Nothing but the lines from the one containing "THREE.Vector3().crossVectors(tan, out), tan));" down to the one containing "obj.parent = None", both included, should be echoed, and each exactly as it stands.
---- Dataset section
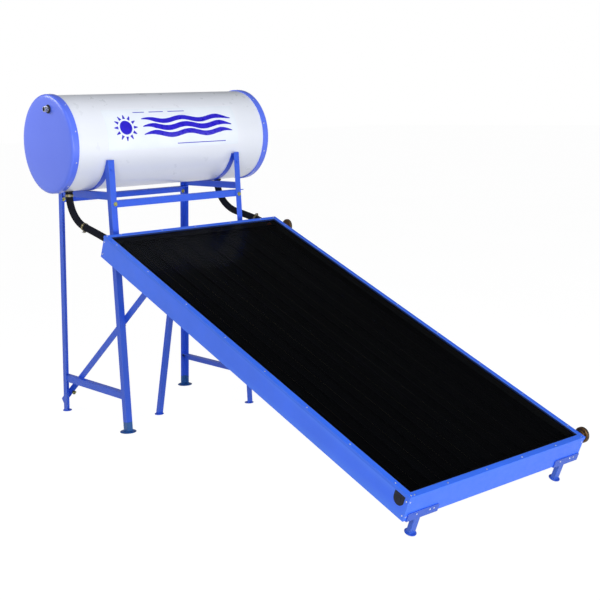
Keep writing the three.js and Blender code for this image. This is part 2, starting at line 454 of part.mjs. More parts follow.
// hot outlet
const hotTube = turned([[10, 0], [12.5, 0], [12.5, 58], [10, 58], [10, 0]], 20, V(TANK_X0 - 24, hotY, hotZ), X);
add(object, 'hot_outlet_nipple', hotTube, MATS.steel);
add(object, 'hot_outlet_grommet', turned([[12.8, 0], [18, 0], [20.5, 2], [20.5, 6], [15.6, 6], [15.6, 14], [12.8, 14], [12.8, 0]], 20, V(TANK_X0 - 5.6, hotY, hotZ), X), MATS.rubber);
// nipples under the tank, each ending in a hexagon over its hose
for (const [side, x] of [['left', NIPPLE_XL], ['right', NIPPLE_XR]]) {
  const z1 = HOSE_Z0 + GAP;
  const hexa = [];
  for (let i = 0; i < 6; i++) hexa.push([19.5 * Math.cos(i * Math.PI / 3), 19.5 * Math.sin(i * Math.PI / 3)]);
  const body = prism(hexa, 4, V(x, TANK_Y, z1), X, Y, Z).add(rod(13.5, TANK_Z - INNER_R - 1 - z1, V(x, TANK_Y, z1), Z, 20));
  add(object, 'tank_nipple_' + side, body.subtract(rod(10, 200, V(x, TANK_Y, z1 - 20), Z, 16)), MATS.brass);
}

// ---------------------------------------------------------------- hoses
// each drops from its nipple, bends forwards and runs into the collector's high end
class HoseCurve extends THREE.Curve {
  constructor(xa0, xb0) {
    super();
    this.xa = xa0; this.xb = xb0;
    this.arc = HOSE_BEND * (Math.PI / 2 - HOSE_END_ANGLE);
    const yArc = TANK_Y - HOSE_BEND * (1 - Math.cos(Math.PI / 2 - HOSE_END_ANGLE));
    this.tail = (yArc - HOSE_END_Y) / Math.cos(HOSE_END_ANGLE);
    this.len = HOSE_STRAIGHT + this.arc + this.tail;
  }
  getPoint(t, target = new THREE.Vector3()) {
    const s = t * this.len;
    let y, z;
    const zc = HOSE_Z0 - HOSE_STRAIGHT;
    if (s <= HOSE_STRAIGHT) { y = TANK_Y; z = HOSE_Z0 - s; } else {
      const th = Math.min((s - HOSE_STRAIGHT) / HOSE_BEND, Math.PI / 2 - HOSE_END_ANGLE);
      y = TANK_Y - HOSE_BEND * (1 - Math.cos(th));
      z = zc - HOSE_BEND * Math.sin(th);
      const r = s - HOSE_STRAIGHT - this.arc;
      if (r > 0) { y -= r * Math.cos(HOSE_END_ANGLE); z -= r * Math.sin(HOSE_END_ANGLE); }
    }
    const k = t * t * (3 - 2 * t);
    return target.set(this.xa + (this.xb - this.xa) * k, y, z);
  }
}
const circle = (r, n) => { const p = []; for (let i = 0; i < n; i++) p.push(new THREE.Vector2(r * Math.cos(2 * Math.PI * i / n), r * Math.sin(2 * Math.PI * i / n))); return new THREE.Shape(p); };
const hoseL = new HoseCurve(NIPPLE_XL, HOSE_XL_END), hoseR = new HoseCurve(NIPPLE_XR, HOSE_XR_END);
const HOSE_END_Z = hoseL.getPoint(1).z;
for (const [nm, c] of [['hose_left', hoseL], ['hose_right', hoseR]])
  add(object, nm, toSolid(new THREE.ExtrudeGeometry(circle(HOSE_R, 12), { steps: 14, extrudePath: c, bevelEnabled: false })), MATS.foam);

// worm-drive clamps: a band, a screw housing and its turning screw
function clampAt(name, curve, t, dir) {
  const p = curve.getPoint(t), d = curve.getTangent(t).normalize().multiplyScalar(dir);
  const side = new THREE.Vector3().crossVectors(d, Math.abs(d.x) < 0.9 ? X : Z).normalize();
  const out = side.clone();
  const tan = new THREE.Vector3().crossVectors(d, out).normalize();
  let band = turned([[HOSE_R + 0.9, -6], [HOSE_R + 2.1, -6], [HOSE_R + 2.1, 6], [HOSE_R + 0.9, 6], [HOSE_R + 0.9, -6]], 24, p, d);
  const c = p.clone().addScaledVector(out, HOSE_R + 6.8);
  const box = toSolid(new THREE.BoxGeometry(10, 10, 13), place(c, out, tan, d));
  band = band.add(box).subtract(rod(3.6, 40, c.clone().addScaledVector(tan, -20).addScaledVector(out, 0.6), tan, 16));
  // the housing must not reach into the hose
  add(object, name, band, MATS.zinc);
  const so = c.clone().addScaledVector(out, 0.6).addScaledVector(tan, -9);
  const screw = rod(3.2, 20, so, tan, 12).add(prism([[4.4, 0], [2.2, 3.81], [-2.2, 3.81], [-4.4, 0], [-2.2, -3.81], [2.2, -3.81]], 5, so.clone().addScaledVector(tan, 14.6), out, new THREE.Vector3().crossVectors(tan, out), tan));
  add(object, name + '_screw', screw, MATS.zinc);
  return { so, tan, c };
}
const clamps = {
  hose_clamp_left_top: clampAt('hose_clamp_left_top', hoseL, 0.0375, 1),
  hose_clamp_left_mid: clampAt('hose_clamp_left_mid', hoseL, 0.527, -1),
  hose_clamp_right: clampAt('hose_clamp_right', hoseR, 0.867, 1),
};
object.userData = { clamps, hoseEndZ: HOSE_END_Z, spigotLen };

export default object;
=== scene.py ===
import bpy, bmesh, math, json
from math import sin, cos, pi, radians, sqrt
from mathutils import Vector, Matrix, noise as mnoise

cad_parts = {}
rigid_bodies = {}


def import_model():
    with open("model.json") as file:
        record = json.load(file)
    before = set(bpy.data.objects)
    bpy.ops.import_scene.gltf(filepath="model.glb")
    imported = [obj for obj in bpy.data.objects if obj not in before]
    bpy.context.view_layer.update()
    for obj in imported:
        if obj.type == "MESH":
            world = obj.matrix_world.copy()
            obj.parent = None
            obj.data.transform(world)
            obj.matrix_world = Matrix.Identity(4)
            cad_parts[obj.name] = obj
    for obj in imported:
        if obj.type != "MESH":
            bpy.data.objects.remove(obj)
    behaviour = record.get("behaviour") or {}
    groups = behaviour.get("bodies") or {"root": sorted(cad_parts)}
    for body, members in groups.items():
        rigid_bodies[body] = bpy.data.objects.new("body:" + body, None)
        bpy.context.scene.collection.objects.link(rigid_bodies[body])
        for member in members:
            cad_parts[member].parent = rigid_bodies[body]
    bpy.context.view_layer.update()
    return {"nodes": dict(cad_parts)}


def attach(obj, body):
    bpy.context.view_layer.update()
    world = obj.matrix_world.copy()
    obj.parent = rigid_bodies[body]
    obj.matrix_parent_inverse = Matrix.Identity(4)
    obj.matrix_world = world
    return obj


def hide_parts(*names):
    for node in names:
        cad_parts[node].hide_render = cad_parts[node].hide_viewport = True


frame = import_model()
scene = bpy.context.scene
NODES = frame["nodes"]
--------
• [Exercise answer]
  const screw = rod(3.2, 20, so, tan, 12).add(prism([[4.4, 0], [2.2, 3.81], [-2.2, 3.81], [-4.4, 0], [-2.2, -3.81], [2.2, -3.81]], 5, so.clone().addScaledVector(tan, 14.6), out, new THREE.Vector3().crossVectors(tan, out), tan));
  add(object, name + '_screw', screw, MATS.zinc);
  return { so, tan, c };
}
const clamps = {
  hose_clamp_left_top: clampAt('hose_clamp_left_top', hoseL, 0.0375, 1),
  hose_clamp_left_mid: clampAt('hose_clamp_left_mid', hoseL, 0.527, -1),
  hose_clamp_right: clampAt('hose_clamp_right', hoseR, 0.867, 1),
};
object.userData = { clamps, hoseEndZ: HOSE_END_Z, spigotLen };

export default object;
=== scene.py ===
import bpy, bmesh, math, json
from math import sin, cos, pi, radians, sqrt
from mathutils import Vector, Matrix, noise as mnoise

cad_parts = {}
rigid_bodies = {}


def import_model():
    with open("model.json") as file:
        record = json.load(file)
    before = set(bpy.data.objects)
    bpy.ops.import_scene.gltf(filepath="model.glb")
    imported = [obj for obj in bpy.data.objects if obj not in before]
    bpy.context.view_layer.update()
    for obj in imported:
        if obj.type == "MESH":
            world = obj.matrix_world.copy()
            obj.parent = None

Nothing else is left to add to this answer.